- Origin: London, England
- Genres: A cappella, pop
- Years active: 1985–present
- Label: Stiff Records
- Members: Sandra Charles; Debbie Charles; Lizzie Charles; Marcia Charles; Julie Isaac; Debbie Longworth;

= The Mint Juleps =

UK musical group

The Mint Juleps are a six-piece all-female a cappella/pop group from the east end of London. The group, who first gained notice in 1986, consists of four sisters: Sandra, Debbie, Lizzie and Marcia Charles, who were joined by two school friends, Julie Isaac and Debbie Longworth. Before they were signed by Stiff Records, they had gained experience touring with Sister Sledge, Billy Bragg, Kool & the Gang, Lenny Henry, Shalamar, Fine Young Cannibals and they had sung back-up for Bob Geldof, the Belle Stars, Alison Moyet, Al Green, Peter Gabriel and Dr. Feelgood.
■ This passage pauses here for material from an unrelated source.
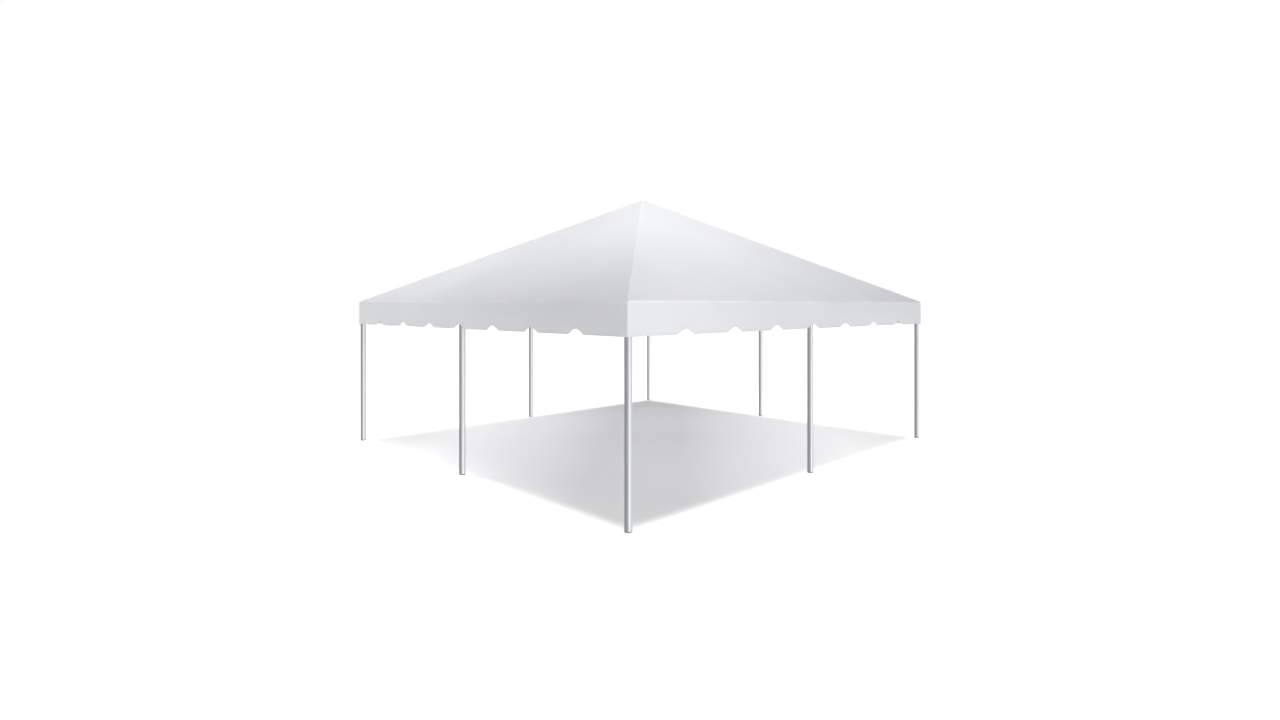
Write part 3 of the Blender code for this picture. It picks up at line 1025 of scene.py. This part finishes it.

Their debut album, One Time, was issued on Stiff Records in 1985. Two of their singles charted on the UK Singles Chart, the covers "Only Love Can Break Your Heart" (No. 62) in 1986 and "Every Kinda People" (No. 58) in 1987. In 1994, the album Round Our Way saw a release in both the UK and US.

In December 1988, the group appeared as a cappella singing angels in the BBC Christmas special, Billy's Christmas Angels. In 1990, they appeared in Spike Lee's television documentary, Do It Acapella.

The group also provided lead and backing vocals on Mickey Hart's Mystery Box, which was released in 1996.